The head of the Politics department, Prof Daryl Glaser, said Renshaw could continue in her job if the university allowed it.
“She’d be able and willing to continue if retirement rules allowed. The petition attests to her popularity,” Glaser said.
He said that an effort was to try and keep Renshaw but this only secured a few extra months after which the university insisted she retire. Renshaw’s contract ends at the end of this month, no replacement has been hired yet.
Renshaw has been working for the Politics department since July 2009. She told Wits Vuvuzela that she was very flattered by the initiative.
She was not involved in organising the petition.

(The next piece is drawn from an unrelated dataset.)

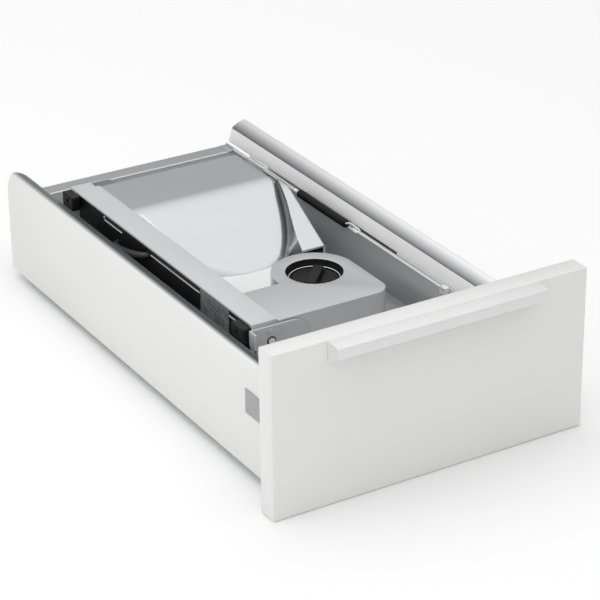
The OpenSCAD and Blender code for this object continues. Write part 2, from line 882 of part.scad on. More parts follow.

However, she said that if the students were organising a petition, it must be done properly.
“If they were going to do it they must send it through the right channels,” Renshaw said.
She added that while the university has rules of retirement, she feels it should be an individual’s choice whether on not they want to stay on for another year.
Another former Politics student, Bheki Temba, said Renshaw does not only fulfil her administrative duties but supports the students academically and emotionally as well. She knows every student’s name from their first year. Temba said Renshaw even supported him when his grandfather passed away.
Abraham said Renshaw keeps the department going and would even advise students on which courses to take.
A posting for Renshaw’s job is advertised on Wits’ website with interviews for a replacement are already being set up.